SRA

Clostridioides difficile is a Gram-positive anaerobic bacterium that is the leading cause of hospital-acquired gastroenteritis in the US. In the gut milieu, C. difficile encounters microbiota-derived bile acids capable of inhibiting its growth, which are thought to be a mechanism of colonization resistance. While the levels of certain bile acids in the gut correlate with susceptibility to C. difficile infection, their molecular targets in C. difficile remain unknown. In this study, we sought to use chemical proteomics to identify bile acid-interacting proteins in C. difficile.

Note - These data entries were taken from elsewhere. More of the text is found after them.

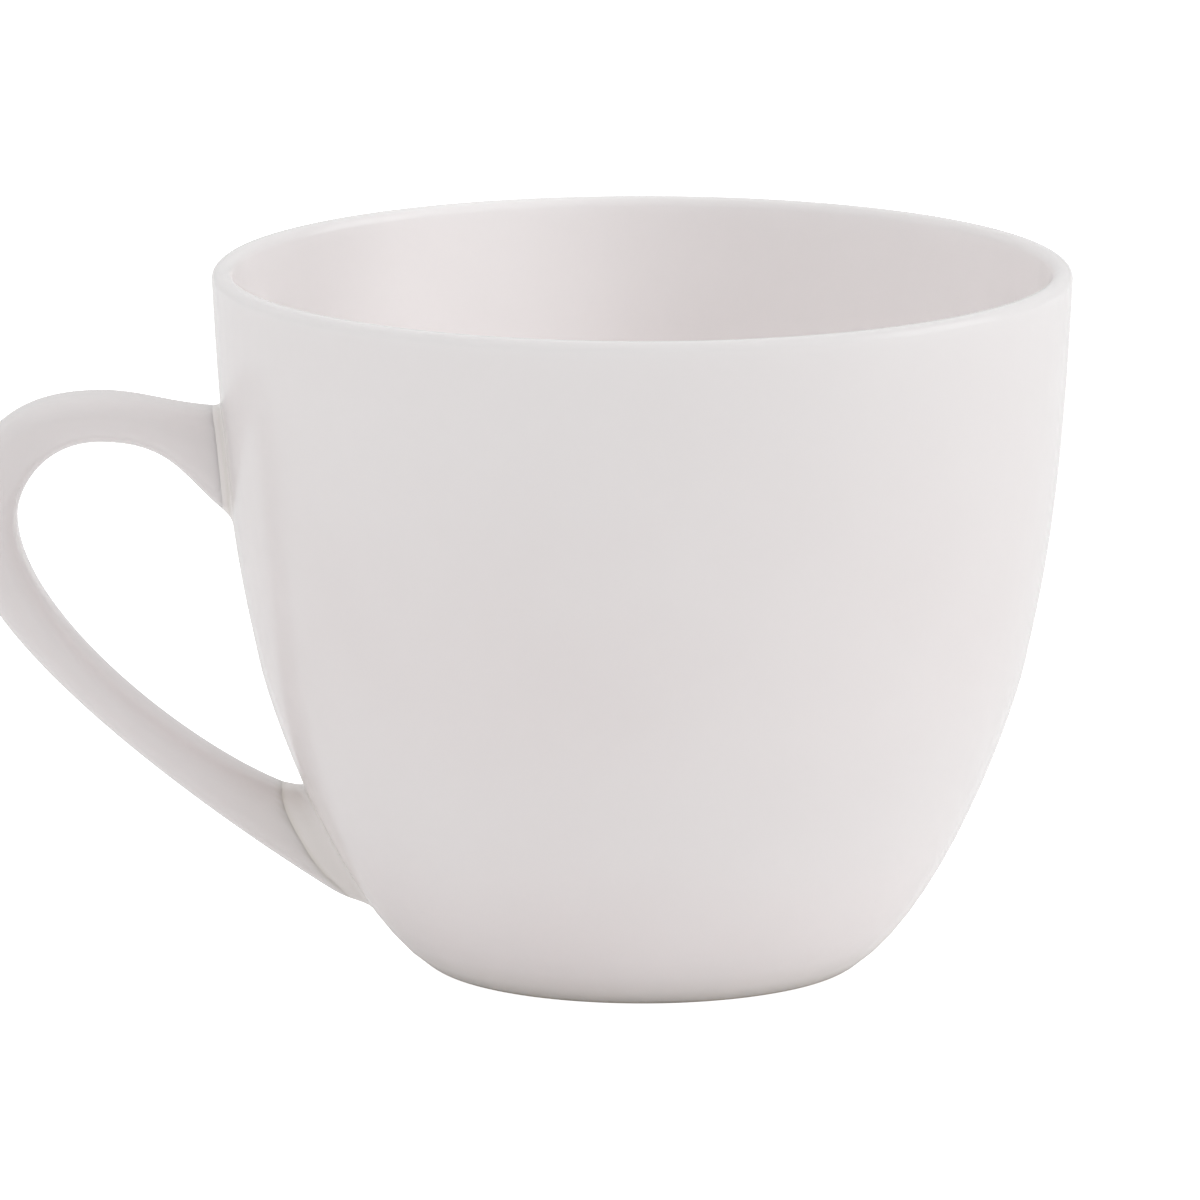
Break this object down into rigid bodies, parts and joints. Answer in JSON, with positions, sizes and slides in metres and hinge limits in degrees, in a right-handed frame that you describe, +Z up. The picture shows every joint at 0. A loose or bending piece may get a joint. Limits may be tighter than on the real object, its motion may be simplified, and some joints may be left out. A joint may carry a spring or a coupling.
{
  "type": "ceramic mug",
  "caption": "Round-bellied white glazed ceramic mug with a wide mouth, a narrow foot and an ear-shaped strap handle luted to its wall.",
  "frame": {"origin": "On the table plane under the middle of the overall box, handle included. The cup's own axis stands 13.8 mm from it towards +X.", "axes": "+Z up, out of the mouth. The handle points towards -X. The XZ plane is the mug's mirror plane."},
  "size_m": [0.122, 0.0944, 0.0776],
  "materials": {
    "white_glaze": "gloss",
    "glazed_slip": "gloss"
  },
  "bodies": {
    "root": {"cup_body": "white_glaze", "handle": "white_glaze", "upper_slip_joint": "glazed_slip", "lower_slip_joint": "glazed_slip"}
  },
  "joints": []
}
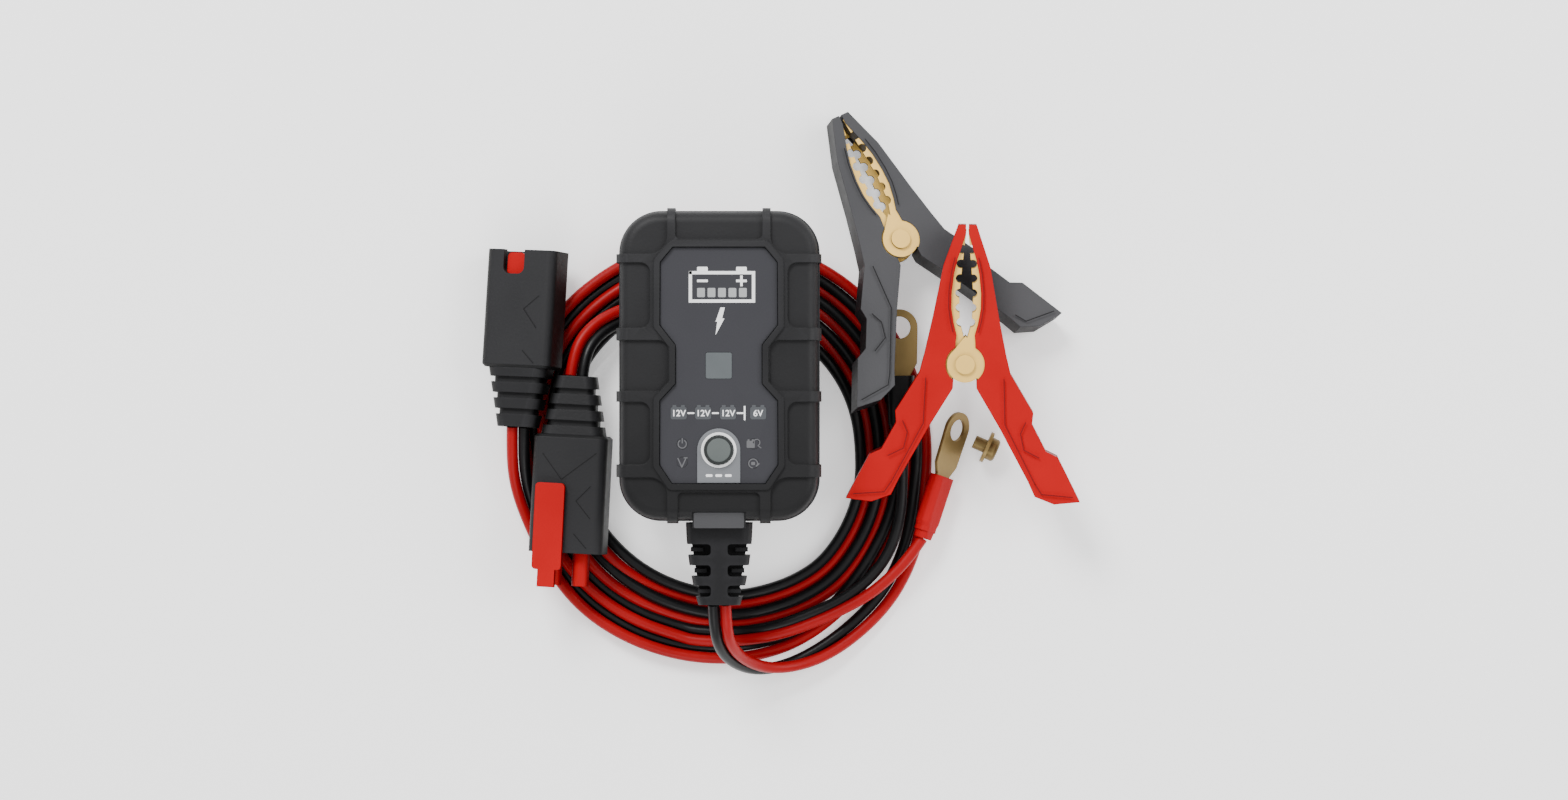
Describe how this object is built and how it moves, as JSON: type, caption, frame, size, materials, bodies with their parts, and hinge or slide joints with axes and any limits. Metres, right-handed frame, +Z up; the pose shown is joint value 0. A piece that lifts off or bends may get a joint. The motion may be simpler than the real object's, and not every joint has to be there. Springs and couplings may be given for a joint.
{
  "type": "car battery charger",
  "caption": "Plug-in car battery charger with mode button, coiled red and black lead, lead connectors, ring eyelets and spring clamps.",
  "frame": {"origin": "on the floor, under the middle of the charger and clamps together", "axes": "+Z up out of the control panel, +Y from the lead's exit towards the top of the panel, +X towards the clamps"},
  "size_m": [0.1724, 0.1646, 0.05],
  "materials": {
    "case_plastic": "fine moulded texture",
    "panel_plastic": "smooth satin",
    "plate_grey": "satin",
    "ring_white": "gloss",
    "button_grey": "matt",
    "window_grey": "satin translucent",
    "seal_rubber": "matt",
    "board_green": "solder mask",
    "core_grey": "ferrite",
    "copper_wire": "enamelled",
    "alloy": "satin",
    "chip_black": "matt",
    "plated_brass": "bright",
    "steel_bright": "satin",
    "lead_red": "satin PVC",
    "lead_black": "satin PVC",
    "connector_black": "fine moulded texture",
    "plastic_red": "satin",
    "plastic_grey": "satin"
  },
  "bodies": {
    "charger": {"rear_shell": "case_plastic", "front_shell": "case_plastic", "case_seal": "seal_rubber", "control_panel": "panel_plastic", "button_plate": "plate_grey", "button_ring": "ring_white", "charge_window": "window_grey", "battery_windows": "window_grey", "status_windows": "window_grey", "circuit_board": "board_green", "mode_switch": "steel_bright", "indicator_leds": "ring_white", "transformer_core": "core_grey", "transformer_winding": "copper_wire", "capacitors": "alloy", "heat_sink": "alloy", "power_transistors": "chip_black", "board_chips": "chip_black", "fuse": "chip_black", "blade_carrier": "connector_black", "ac_blades": "plated_brass", "board_wires": "lead_black", "case_screws": "steel_bright", "strain_relief": "connector_black", "charger_lead_red": "lead_red", "charger_lead_black": "lead_black", "lead_coil": "lead_black", "plug_tails": "lead_red", "socket_tails": "lead_red", "plug_shell": "connector_black", "plug_relief": "connector_black", "plug_insert": "plastic_red", "plug_contacts": "plated_brass", "socket_shell": "connector_black", "socket_relief": "connector_black", "socket_insert": "plastic_red", "socket_contacts": "plated_brass", "clamp_lead_red": "lead_red", "clamp_lead_black": "lead_black", "red_eyelet": "plated_brass", "red_boot": "plastic_red", "black_eyelet": "plated_brass", "black_boot": "connector_black"},
    "mode_button": {"mode_button": "button_grey"},
    "plug_latch": {"plug_latch": "plastic_red"},
    "screw": {"eyelet_screw": "plated_brass", "screw_washer": "plated_brass"},
    "red_clamp": {"red_rivet": "plated_brass", "red_spring": "steel_bright"},
    "red_left_lever": {"red_jaw_left": "plated_brass", "red_grip_left": "plastic_red"},
    "red_right_lever": {"red_jaw_right": "plated_brass", "red_grip_right": "plastic_red"},
    "black_clamp": {"black_rivet": "plated_brass", "black_spring": "steel_bright"},
    "black_left_lever": {"black_jaw_left": "plated_brass", "black_grip_left": "plastic_grey"},
    "black_right_lever": {"black_jaw_right": "plated_brass", "black_grip_right": "plastic_grey"}
  },
  "joints": [
    {"name": "mode_button_press", "type": "slide", "parent": "charger", "child": "mode_button", "axis": [0, 0, -1], "range_m": [0, 0.0008], "stiffness_N_per_m": 300, "springref_m": -0.002},
    {"name": "latch_lift", "type": "hinge", "parent": "charger", "child": "plug_latch", "pos_m": [-0.08578, -0.03633, 0.01849], "axis": [-0.9862, 0.05, -0.158], "range_deg": [0, 6], "stiffness_Nm_per_rad": 0.05, "springref_deg": -5.73},
    {"name": "screw_lift", "type": "slide", "parent": "charger", "child": "screw", "axis": [0, 0, 1], "range_m": [0, 0.06]},
    {"name": "red_clamp_lift", "type": "slide", "parent": "charger", "child": "red_clamp", "axis": [0, 0, 1], "range_m": [0, 0.06]},
    {"name": "black_clamp_slide_out", "type": "slide", "parent": "charger", "child": "black_clamp", "axis": [0, 0.995, 0.1], "range_m": [0, 0.06]},
    {"name": "red_squeeze_left", "type": "hinge", "parent": "red_clamp", "child": "red_left_lever", "pos_m": [0.03315, -0.0021, 0.01999], "axis": [-0.0311, -0.0643, 0.9974], "range_deg": [0, 15], "stiffness_Nm_per_rad": 0.2, "springref_deg": -17.19},
    {"name": "red_squeeze_right", "type": "hinge", "parent": "red_clamp", "child": "red_right_lever", "pos_m": [0.03315, -0.0021, 0.01999], "axis": [-0.0311, -0.0643, 0.9974], "range_deg": [-15, 0]},
    {"name": "black_squeeze_left", "type": "hinge", "parent": "black_clamp", "child": "black_left_lever", "pos_m": [0.01401, 0.03303, 0.00984], "axis": [0.1628, 0.179, 0.9703], "range_deg": [0, 6], "stiffness_Nm_per_rad": 0.2, "springref_deg": -17.19},
    {"name": "black_squeeze_right", "type": "hinge", "parent": "black_clamp", "child": "black_right_lever", "pos_m": [0.01401, 0.03303, 0.00984], "axis": [0.1628, 0.179, 0.9703], "range_deg": [-6, 0]}
  ],
  "couplings": [
    {"joint": "red_squeeze_right", "follows": "red_squeeze_left", "ratio": -1},
    {"joint": "black_squeeze_right", "follows": "black_squeeze_left", "ratio": -1}
  ]
}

Using photoaffinity bile acid probes and chemical proteomics, we identified a previously uncharacterized MerR family protein, CD3583 (now BapR), as a putative bile acid-sensing transcription regulator. Our data indicate that BapR binds and is stabilized by lithocholic acid (LCA) in C. difficile. Although loss of BapR did not affect C. difficile's sensitivity to LCA, bapR mutant cells elongated more in the presence of LCA than wild-type cells. Transcriptomics revealed that BapR regulates the expression of the gene clusters mdeA-cd3573 and cd0618-cd0616, and cwpV, with the expression of the mdeA-cd3573 locus being specifically de-repressed in the presence of LCA in a BapR-dependent manner. Electrophoretic mobility shift assays revealed that BapR directly binds to the mdeA promoter region. Since mdeA is involved in amino acid-related sulfur metabolism and the mdeA-cd3573 locus encodes putative transporters, we propose that BapR senses a gastrointestinal tract-specific small molecule, LCA, as an environmental cue for metabolic adaptation. Overall design: RNA-seq from wildtype and ?bapR 630?erm C. difficile after 1-hour exposure to 20 µM lithocholic acid or DMSO vehicle. Three biological replicates per strain per condition.